[Begin THE INPUT]

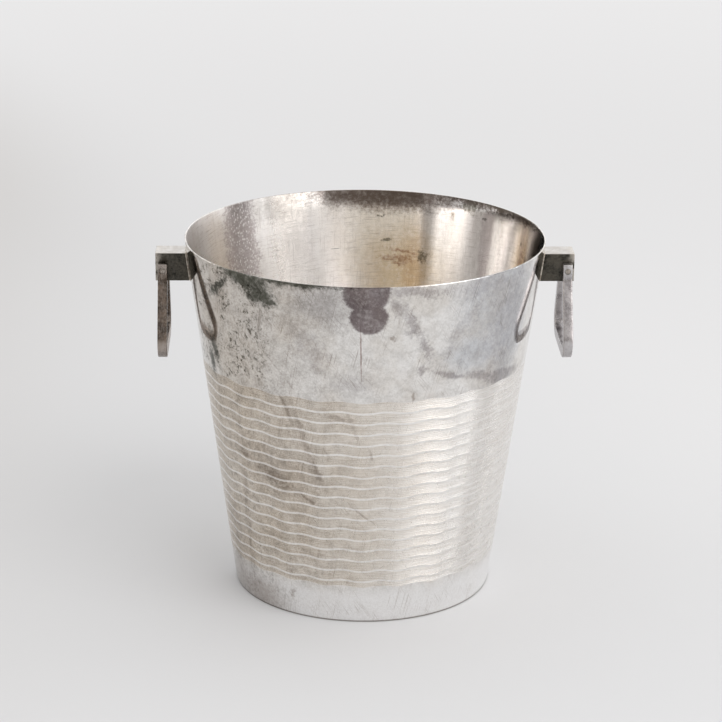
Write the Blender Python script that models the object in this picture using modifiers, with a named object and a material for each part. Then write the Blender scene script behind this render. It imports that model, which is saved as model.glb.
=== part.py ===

[End THE INPUT]
[Begin THE INPUT]

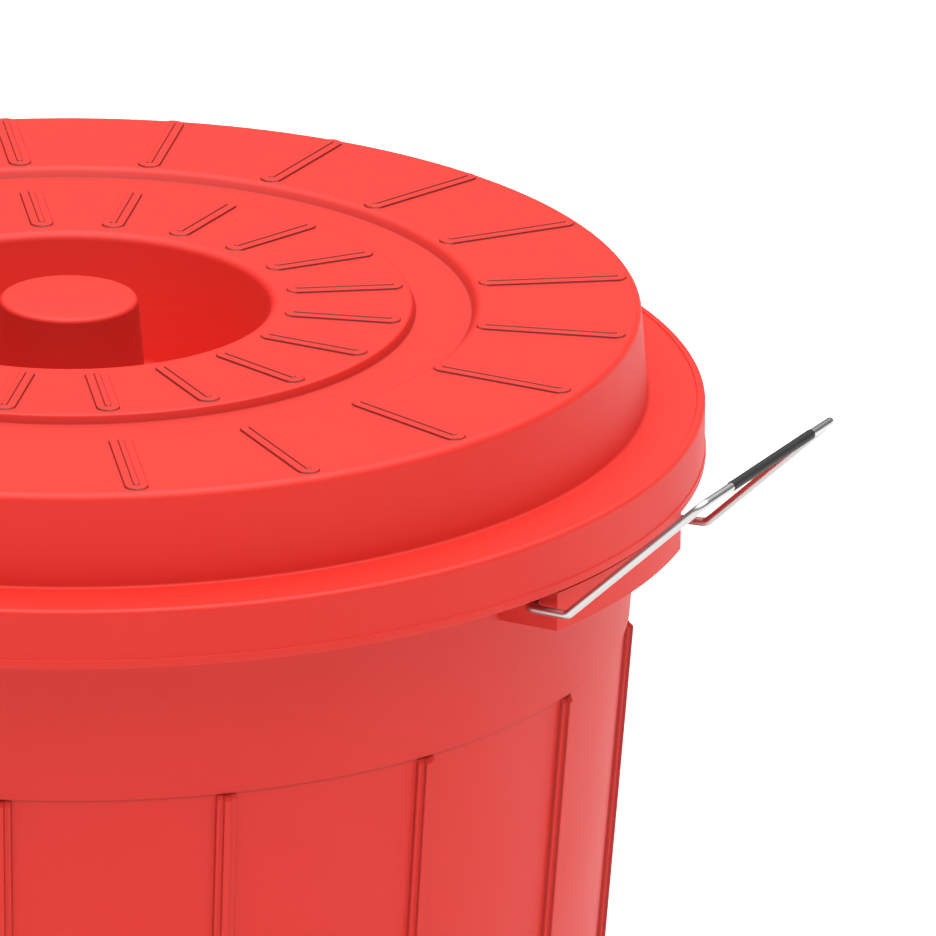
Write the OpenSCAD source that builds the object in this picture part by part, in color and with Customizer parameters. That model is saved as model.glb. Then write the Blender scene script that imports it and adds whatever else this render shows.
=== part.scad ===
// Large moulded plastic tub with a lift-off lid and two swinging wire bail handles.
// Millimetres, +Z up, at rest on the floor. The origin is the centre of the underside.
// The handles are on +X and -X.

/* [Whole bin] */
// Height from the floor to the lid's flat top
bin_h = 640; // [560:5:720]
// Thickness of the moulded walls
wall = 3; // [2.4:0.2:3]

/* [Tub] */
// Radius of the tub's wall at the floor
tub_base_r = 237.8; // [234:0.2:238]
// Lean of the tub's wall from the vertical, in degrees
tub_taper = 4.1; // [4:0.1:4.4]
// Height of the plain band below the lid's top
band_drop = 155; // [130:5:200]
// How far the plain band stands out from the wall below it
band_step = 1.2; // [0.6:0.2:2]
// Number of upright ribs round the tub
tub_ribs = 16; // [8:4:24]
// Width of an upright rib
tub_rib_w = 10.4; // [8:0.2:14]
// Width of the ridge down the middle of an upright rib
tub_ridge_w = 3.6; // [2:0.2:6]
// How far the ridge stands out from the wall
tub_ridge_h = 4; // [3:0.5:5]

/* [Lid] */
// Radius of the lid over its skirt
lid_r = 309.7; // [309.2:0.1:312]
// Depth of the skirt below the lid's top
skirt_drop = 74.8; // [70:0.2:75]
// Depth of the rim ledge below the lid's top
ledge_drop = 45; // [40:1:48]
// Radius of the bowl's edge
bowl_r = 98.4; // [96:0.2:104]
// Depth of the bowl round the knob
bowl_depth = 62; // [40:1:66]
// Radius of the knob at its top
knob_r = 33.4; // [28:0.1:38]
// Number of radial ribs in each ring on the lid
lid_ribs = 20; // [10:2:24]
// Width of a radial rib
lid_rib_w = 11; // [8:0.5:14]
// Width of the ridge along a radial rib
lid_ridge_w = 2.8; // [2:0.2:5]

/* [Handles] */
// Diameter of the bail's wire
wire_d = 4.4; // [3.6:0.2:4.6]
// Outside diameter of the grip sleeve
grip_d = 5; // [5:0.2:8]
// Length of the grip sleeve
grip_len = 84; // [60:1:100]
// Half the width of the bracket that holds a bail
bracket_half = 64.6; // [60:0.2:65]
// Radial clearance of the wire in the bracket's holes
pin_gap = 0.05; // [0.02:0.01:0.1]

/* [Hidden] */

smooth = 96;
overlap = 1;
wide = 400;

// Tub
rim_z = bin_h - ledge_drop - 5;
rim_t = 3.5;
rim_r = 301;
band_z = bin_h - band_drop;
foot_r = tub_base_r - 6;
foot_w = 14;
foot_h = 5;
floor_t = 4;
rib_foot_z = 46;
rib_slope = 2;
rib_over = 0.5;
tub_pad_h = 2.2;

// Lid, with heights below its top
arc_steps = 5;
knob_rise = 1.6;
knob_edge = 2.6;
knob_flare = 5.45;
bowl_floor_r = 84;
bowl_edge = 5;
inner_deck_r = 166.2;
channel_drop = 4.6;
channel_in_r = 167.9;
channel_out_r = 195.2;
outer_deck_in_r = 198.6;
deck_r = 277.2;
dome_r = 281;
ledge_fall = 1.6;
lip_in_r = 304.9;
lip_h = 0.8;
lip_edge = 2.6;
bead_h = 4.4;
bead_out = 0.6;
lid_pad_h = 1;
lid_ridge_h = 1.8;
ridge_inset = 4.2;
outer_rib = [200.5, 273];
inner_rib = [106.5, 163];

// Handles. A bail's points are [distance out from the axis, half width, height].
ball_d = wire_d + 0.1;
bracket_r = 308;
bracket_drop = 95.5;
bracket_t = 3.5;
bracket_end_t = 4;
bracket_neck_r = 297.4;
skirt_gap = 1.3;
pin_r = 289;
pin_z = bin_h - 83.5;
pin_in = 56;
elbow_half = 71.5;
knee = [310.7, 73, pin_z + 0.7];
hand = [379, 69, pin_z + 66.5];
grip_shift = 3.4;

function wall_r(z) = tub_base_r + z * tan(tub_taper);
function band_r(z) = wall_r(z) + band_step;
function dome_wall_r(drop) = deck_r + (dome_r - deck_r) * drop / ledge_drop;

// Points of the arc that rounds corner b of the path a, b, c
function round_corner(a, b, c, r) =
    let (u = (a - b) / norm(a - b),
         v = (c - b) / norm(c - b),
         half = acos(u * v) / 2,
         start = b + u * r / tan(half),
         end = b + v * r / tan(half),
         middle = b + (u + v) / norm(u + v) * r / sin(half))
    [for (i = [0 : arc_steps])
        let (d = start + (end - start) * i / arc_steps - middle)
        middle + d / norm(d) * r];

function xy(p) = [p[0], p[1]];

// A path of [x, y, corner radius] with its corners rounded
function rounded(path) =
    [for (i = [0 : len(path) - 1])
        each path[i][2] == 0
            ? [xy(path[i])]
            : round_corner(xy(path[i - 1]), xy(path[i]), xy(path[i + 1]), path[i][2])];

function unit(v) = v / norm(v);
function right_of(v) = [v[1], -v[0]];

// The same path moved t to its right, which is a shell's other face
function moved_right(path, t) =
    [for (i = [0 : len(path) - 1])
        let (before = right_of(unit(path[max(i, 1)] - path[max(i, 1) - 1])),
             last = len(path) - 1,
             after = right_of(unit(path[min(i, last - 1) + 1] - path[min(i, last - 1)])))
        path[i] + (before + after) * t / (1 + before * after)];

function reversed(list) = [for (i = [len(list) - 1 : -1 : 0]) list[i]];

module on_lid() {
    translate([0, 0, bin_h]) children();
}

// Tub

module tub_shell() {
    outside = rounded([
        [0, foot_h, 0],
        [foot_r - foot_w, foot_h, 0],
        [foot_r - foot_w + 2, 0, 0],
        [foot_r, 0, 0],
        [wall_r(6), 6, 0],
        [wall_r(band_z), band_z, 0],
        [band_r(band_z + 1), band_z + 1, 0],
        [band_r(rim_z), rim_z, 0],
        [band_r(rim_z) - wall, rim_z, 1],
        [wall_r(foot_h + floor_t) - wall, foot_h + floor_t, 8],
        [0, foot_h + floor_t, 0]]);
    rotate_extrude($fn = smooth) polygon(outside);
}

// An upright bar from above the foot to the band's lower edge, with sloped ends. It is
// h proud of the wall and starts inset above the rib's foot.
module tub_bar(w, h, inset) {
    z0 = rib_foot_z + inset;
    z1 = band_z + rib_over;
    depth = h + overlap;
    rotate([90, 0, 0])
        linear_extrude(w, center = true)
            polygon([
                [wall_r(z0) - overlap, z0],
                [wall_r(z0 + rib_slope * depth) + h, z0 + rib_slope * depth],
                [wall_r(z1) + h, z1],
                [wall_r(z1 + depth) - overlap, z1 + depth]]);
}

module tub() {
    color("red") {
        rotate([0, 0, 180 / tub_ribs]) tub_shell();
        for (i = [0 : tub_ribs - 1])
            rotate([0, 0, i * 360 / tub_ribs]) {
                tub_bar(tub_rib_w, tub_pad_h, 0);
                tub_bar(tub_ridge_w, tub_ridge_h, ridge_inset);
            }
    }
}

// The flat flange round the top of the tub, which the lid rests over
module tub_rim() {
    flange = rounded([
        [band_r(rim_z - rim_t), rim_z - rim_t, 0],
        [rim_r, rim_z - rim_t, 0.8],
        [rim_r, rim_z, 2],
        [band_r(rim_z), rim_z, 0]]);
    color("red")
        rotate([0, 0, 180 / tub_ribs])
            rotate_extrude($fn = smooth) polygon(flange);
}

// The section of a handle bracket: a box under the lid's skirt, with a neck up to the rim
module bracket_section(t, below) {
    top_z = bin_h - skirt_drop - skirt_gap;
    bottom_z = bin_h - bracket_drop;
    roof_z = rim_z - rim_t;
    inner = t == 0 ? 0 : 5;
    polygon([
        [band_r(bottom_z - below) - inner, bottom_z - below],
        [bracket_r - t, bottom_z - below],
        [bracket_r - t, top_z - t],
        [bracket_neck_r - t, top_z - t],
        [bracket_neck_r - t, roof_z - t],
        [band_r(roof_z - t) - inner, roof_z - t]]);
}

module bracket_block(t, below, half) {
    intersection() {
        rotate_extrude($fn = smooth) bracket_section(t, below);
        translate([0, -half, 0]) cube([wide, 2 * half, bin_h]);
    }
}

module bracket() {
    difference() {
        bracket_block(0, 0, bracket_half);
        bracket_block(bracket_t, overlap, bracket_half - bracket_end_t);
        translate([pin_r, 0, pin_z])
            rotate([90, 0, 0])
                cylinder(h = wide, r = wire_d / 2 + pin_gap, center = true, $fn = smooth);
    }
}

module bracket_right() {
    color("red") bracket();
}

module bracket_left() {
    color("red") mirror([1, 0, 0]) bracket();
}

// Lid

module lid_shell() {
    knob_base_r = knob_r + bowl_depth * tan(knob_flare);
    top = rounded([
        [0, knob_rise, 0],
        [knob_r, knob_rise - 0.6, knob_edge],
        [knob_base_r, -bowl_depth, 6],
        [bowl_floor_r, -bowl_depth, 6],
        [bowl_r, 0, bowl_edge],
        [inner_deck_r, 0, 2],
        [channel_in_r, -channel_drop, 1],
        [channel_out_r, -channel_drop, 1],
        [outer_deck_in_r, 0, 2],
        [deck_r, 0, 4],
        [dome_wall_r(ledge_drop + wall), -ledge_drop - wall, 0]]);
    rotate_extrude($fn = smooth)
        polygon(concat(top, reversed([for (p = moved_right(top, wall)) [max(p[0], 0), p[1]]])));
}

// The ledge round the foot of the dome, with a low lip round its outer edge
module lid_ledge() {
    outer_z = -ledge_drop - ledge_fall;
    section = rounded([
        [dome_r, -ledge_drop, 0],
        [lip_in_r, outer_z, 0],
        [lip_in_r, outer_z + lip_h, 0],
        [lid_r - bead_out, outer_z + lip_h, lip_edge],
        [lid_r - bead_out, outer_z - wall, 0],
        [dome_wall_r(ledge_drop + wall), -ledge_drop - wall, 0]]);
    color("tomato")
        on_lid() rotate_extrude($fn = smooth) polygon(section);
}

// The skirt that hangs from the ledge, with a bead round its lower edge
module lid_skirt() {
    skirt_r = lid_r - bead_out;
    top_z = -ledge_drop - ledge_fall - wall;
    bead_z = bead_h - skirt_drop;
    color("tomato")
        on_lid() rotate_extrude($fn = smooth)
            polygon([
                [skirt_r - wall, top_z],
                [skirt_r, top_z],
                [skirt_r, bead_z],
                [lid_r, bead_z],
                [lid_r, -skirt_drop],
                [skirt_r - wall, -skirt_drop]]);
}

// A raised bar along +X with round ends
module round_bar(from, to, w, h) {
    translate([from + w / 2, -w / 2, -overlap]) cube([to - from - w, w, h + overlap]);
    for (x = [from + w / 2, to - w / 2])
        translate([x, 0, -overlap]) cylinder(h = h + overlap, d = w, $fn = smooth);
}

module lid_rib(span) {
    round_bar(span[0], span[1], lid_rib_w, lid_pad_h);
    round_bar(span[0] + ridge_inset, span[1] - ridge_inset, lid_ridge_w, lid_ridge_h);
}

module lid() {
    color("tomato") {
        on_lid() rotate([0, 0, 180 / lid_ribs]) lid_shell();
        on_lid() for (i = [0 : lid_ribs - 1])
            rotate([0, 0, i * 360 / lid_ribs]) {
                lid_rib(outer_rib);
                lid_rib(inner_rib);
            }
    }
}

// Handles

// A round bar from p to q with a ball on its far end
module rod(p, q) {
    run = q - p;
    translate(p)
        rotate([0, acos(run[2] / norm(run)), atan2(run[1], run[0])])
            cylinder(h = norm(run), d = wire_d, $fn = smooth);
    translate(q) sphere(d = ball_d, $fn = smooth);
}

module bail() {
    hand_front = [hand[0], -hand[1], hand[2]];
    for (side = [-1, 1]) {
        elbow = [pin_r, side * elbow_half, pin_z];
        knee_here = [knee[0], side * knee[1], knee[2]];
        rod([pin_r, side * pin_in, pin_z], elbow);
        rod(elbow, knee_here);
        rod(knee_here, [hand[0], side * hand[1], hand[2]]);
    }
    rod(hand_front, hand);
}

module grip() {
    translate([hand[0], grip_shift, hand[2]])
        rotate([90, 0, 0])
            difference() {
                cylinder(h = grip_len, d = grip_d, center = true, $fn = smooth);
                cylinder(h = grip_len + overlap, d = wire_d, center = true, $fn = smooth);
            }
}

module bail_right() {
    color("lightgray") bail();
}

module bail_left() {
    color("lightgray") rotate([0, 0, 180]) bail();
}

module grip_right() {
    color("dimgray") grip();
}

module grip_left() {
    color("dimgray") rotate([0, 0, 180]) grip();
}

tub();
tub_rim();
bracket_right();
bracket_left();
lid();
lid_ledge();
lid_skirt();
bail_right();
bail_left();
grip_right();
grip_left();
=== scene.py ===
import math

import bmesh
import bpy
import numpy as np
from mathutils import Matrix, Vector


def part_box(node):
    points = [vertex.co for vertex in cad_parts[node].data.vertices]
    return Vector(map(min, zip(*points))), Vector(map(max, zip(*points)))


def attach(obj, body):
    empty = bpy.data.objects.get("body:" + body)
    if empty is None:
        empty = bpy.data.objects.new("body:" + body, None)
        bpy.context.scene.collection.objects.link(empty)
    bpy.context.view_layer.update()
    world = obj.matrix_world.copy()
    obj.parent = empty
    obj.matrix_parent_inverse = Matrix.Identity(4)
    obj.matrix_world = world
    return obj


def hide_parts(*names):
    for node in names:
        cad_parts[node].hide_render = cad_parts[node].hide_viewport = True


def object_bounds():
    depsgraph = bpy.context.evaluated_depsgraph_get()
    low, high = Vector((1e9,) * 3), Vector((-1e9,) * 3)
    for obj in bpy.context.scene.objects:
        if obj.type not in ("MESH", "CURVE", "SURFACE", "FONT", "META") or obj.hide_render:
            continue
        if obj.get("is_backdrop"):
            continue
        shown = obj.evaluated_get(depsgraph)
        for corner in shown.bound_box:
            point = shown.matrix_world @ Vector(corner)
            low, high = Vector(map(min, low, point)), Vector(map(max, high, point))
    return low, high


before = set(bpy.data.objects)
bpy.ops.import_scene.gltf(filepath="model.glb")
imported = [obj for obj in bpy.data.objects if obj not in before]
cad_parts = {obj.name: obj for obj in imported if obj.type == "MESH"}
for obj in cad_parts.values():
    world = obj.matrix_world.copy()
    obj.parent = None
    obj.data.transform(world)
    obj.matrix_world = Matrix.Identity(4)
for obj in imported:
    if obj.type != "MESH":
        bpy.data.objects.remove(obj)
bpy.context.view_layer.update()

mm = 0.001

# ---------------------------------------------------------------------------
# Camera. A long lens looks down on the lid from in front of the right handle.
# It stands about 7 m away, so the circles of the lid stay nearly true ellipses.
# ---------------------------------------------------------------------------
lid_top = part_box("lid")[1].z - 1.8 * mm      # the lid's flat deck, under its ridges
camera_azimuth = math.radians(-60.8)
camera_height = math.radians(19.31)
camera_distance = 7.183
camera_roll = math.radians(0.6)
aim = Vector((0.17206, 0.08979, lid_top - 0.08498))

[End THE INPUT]

**EXERCISE AIM**
Extract the lines from the line with "Write the OpenSCAD" to the line with "on +X and -X.", inclusive, reproducing them exactly and leaving out every other line.

**RESPONSE TO THE TASK**
Write the OpenSCAD source that builds the object in this picture part by part, in color and with Customizer parameters. That model is saved as model.glb. Then write the Blender scene script that imports it and adds whatever else this render shows.
=== part.scad ===
// Large moulded plastic tub with a lift-off lid and two swinging wire bail handles.
// Millimetres, +Z up, at rest on the floor. The origin is the centre of the underside.
// The handles are on +X and -X.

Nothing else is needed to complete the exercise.